WHAT IS REQUIRED:
Gather, from the listing beneath this task, every line holding the string "imported".
__________
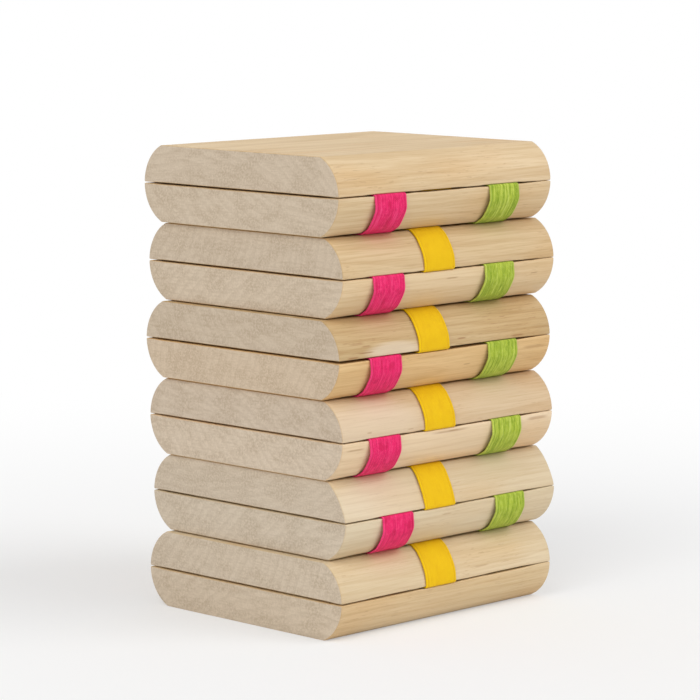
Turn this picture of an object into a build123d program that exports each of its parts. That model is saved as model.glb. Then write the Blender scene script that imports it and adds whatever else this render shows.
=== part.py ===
from build123d import *
import math
import os

# Jacob's ladder: six flat wooden blocks hung on three woven ribbons, stacked flat.
# Each block is two wooden halves glued together with the ribbons caught between them.
# Millimetres. X runs along the blocks' long sides, Y from front to back, Z is up.
# The origin lies on the surface that the stack rests on, under its middle.

# Driving dimensions
block_count = 6
block_length = 70.5
block_width = 64.0
half_thickness = 8.7
edge_inset = 5.8  # how far a block's flat faces stop short of its rounded sides
shoulder_radius = 1.2  # small round where a rounded side meets a flat face
slit_radius = 0.3  # small round where a ribbon comes out between two halves
end_softening = 0.5  # sanded edge round each end face
ribbon_width = 10.0
ribbon_thickness = 0.4
edge_clearance = 0.1  # spare room between two blocks that are folded edge to edge
cut_clearance = 0.05  # between two sections of one ribbon, on bodies that move apart
tail_inset = 4.0  # how far inside an end block each ribbon stops
glue_inset = 3.0  # bare rim round the glue film
glue_clearance = 0.3  # between the glue film and a ribbon

# Where each ribbon's middle crosses the blocks
pink_from_left_end = 14.75
yellow_from_middle = -3.5
green_from_right_end = 16.25

# How far each block has slipped along X, from the top block to the bottom one
block_slip = (-1.1, 0.2, -0.9, 0.1, 1.1, -0.2)

# How far each ribbon wanders from its place, from the top block to the bottom one
ribbon_wander = {
    "pink": (0.3, -0.2, -1.1, -1.3, 2.9, 1.2),
    "yellow": (0.4, -0.6, -2.3, -0.2, 0.0, 0.2),
    "green": (-1.5, -3.0, -1.8, -0.2, 1.1, 0.6),
}

# Sides of a block and halves of a block, as signs along Y and Z
FRONT, BACK = -1, 1
UPPER, LOWER = 1, -1

# A ribbon's middle block wraps: the side and the half that it rolls over.
# Pink and green leave the front slit downwards and come in at the back from above.
# Yellow leaves the front slit upwards and comes in at the back from below.
ribbon_wraps = {
    "pink": {"below": (FRONT, LOWER), "above": (BACK, UPPER)},
    "yellow": {"below": (BACK, LOWER), "above": (FRONT, UPPER)},
    "green": {"below": (FRONT, LOWER), "above": (BACK, UPPER)},
}

# Worked out from the driving dimensions
block_thickness = 2 * half_thickness + ribbon_thickness
block_pitch = block_thickness + ribbon_thickness
outer_height = block_thickness / 2

# A side is rounded about a line level with the glued joint. From there a small round turns
# into the slit and another one into the flat face. Turns are in degrees above level.
edge_radius = (outer_height**2 + edge_inset**2) / (2 * edge_inset)
edge_middle = block_width / 2 - edge_radius
slit_height = ribbon_thickness / 2 + slit_radius
slit_turn = math.degrees(math.asin(slit_height / (edge_radius - slit_radius)))
slit_mouth = edge_middle + math.sqrt((edge_radius - slit_radius) ** 2 - slit_height**2)
shoulder_height = outer_height - shoulder_radius
shoulder_turn = math.degrees(math.asin(shoulder_height / (edge_radius - shoulder_radius)))
flat_half_width = edge_middle + math.sqrt((edge_radius - shoulder_radius) ** 2 - shoulder_height**2)
run_half_width = flat_half_width - cut_clearance
ribbon_place = {
    "pink": pink_from_left_end - block_length / 2,
    "yellow": yellow_from_middle,
    "green": block_length / 2 - green_from_right_end,
}

os.makedirs("parts", exist_ok=True)


def block_middle(block):
    """Height of the glued joint in the middle of a block, counted from the top block."""
    return block_thickness / 2 + (block_count - block) * block_pitch


def below_block(block):
    """Height of the middle of the ribbons that lie under a block."""
    return block_middle(block) - block_pitch / 2


def slip_of(block):
    """How far a block has slipped along X."""
    return block_slip[(block - 1) % len(block_slip)]


def ribbon_x(colour, block):
    """Where a ribbon's middle crosses a block, along X."""
    wander = ribbon_wander[colour]
    return ribbon_place[colour] + wander[(block - 1) % len(wander)]


def across(x, z):
    """A plane that looks along X, with Y to its right and Z up."""
    return Plane((x, 0, z), x_dir=(0, 1, 0), z_dir=(1, 0, 0))


def save(part, name):
    """Label a finished piece and write it."""
    part.label = name
    export_step(part, f"parts/{name}.step")


def roll_over(side, level, lift):
    """Line along a half's inner face, out over its side and onto its flat face.

    lift is how far the line runs off the wood.
    """
    inner = level * (ribbon_thickness / 2 - lift)
    slit = Line((0, inner), (side * slit_mouth, inner))
    turning = side * level
    out = JernArc(slit @ 1, slit % 1, slit_radius + lift, turning * (90 + slit_turn))
    rolled = JernArc(out @ 1, out % 1, edge_radius + lift, turning * (shoulder_turn - slit_turn))
    return JernArc(rolled @ 1, rolled % 1, shoulder_radius + lift, turning * (90 - shoulder_turn))


def make_half(block, level, name):
    """One wooden half: flat inside and outside, with its two long sides rounded."""
    x = slip_of(block) - block_length / 2
    with BuildPart() as half:
        with BuildSketch(across(x, block_middle(block))):
            with BuildLine() as outline:
                shoulder = roll_over(BACK, level, 0)
                Line(shoulder @ 1, (0, level * outer_height))
                mirror(outline.line, about=Plane.YZ)
            make_face()
        extrude(amount=block_length)
        ends = half.faces().filter_by(Axis.X).sort_by(Axis.X)
        fillet(ends[0].edges() + ends[-1].edges(), radius=end_softening)
    save(half.part, name)


def make_glue_film(block, name):
    """The glue between two halves, in strips beside and between the ribbons."""
    with BuildPart() as film:
        with BuildSketch(Plane.XY.offset(block_middle(block))):
            with Locations((slip_of(block), 0)):
                Rectangle(block_length - 2 * glue_inset, block_width - 2 * glue_inset)
            with Locations(*[(ribbon_x(colour, block), 0) for colour in ribbon_place]):
                Rectangle(ribbon_width + 2 * glue_clearance, block_width, mode=Mode.SUBTRACT)
        extrude(amount=ribbon_thickness / 2, both=True)
    save(film.part, name)


def make_ribbon_in_block(colour, block, name):
    """The section of a ribbon that is caught in a block and wraps its edges."""
    wraps = ribbon_wraps[colour]
    used = []
    if block < block_count:
        used.append(wraps["below"])
    if block > 1:
        used.append(wraps["above"])
    with BuildPart() as section:
        with BuildSketch(across(ribbon_x(colour, block), block_middle(block))):
            with BuildLine():
                for side, level in used:
                    roll_over(side, level, ribbon_thickness / 2)
                if len(used) == 1:
                    Line((0, 0), (-used[0][0] * (block_width / 2 - tail_inset), 0))
            trace(line_width=ribbon_thickness)
        extrude(amount=ribbon_width / 2, both=True)
    save(section.part, name)


def make_ribbon_run(upper_block, front, back, name):
    """A flat length of ribbon under a block. front and back are its two ends, (x, y)."""
    half_width = ribbon_width / 2
    with BuildPart() as run:
        with BuildSketch(Plane.XY.offset(below_block(upper_block))):
            with BuildLine():
                Polyline(
                    (front[0] - half_width, front[1]),
                    (front[0] + half_width, front[1]),
                    (back[0] + half_width, back[1]),
                    (back[0] - half_width, back[1]),
                    close=True,
                )
            make_face()
        extrude(amount=ribbon_thickness / 2, both=True)
    save(run.part, name)


def make_block(block):
    """Both halves of a block, the glue between them and the ribbons caught in it."""
    make_half(block, UPPER, f"block_{block}_upper_half")
    make_half(block, LOWER, f"block_{block}_lower_half")
    make_glue_film(block, f"block_{block}_glue_film")
    for colour in ribbon_place:
        make_ribbon_in_block(colour, block, f"{colour}_ribbon_in_block_{block}")


def make_runs(block):
    """The ribbons between a block and the next one down.

    Pink and green cross in one length. Yellow crosses as a front and a back length,
    because its front end rolls on the lower block and its back end on the upper one.
    """
    upper, lower = block, block + 1
    for colour in ("pink", "green"):
        front = (ribbon_x(colour, upper), -run_half_width)
        back = (ribbon_x(colour, lower), run_half_width)
        make_ribbon_run(block, front, back, f"{colour}_ribbon_run_{upper}_to_{lower}")
    front_x, back_x = ribbon_x("yellow", lower), ribbon_x("yellow", upper)
    middle = ((front_x + back_x) / 2, 0)
    name = f"yellow_ribbon_run_{upper}_to_{lower}"
    make_ribbon_run(block, (front_x, -run_half_width), middle, f"{name}_front")
    make_ribbon_run(block, middle, (back_x, run_half_width), f"{name}_back")


for block in range(1, block_count + 1):
    make_block(block)
for block in range(1, block_count):
    make_runs(block)

# Where the blocks turn: each fold's line runs along X, half the folded gap outside
# the block's side and level with the ribbons under the upper block.
fold_gap = ribbon_thickness + edge_clearance
fold_line_y = block_width / 2 + fold_gap / 2
for block in range(1, block_count):
    height = below_block(block)
    print(f"fold {block} to {block + 1}: y = -/+{fold_line_y:.3f}, z = {height:.3f}")
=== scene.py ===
import math

import bmesh
import bpy
from mathutils import Matrix, Vector, noise


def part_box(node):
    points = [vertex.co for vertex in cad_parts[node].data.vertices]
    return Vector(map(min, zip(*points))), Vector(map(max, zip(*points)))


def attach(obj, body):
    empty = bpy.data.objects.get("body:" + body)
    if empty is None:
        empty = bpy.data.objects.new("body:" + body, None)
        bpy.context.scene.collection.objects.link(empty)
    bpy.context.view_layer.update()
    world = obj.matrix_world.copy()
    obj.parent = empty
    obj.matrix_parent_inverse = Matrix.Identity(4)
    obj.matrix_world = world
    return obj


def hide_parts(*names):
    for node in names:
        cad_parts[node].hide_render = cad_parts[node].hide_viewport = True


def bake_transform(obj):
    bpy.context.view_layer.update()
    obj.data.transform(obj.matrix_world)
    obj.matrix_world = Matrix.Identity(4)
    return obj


# A Jacob's ladder: six wooden blocks, each two glued halves, stacked flat and hung together
# on pink, yellow and green ribbons. Everything is in metres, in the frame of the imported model.
# X runs along the blocks, Y from front to back and Z up.

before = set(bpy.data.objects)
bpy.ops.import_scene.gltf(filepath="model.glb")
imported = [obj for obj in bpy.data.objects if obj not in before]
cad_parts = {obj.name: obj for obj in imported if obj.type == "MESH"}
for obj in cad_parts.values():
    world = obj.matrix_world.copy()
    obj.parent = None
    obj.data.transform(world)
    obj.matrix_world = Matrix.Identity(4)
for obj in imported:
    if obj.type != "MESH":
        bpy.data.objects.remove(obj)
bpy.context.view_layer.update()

MM = 0.001

# Sides of a block and halves of a block, as signs along Y and Z
FRONT, BACK = -1, 1
UPPER, LOWER = 1, -1
HALF_NAMES = {UPPER: "upper", LOWER: "lower"}
COLOURS = ("pink", "yellow", "green")

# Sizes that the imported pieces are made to
block_count = 6
block_half_width = 32.0 * MM
edge_inset = 5.8 * MM
shoulder_radius = 1.2 * MM
slit_radius = 0.3 * MM
ribbon_width = 10.0 * MM
ribbon_thickness = 0.4 * MM

# How finely a half is cut: along it, in degrees round its sawn ends, its side and its slit's
# edge, over its shoulder and its flat face, and from its inner face to its outer one
station_step = 1.2 * MM
end_angles = (90, 60, 30)
side_angles = (5, 10, 15, 21, 27, 33, 39, 45, 51, 57)
slit_angles = (15, 40, 65, 90)
shoulder_steps = 3
flat_steps = 16
half_rows = 4

# The round that softens a half's sawn ends, and the smallest that it leaves at the slit
end_softening = 0.28 * MM
least_slit_radius = 0.02 * MM

# Sides that were sanded flatter than the others, from 0 for the common round to 1 for straight.
# It sets in between two distances from the block's middle.
flatter_sides = {(5, UPPER, FRONT): 0.45}
flatter_zone = (15 * MM, 26 * MM)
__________
SOLUTION:
# on pink, yellow and green ribbons. Everything is in metres, in the frame of the imported model.
imported = [obj for obj in bpy.data.objects if obj not in before]
cad_parts = {obj.name: obj for obj in imported if obj.type == "MESH"}
for obj in imported:
# Sizes that the imported pieces are made to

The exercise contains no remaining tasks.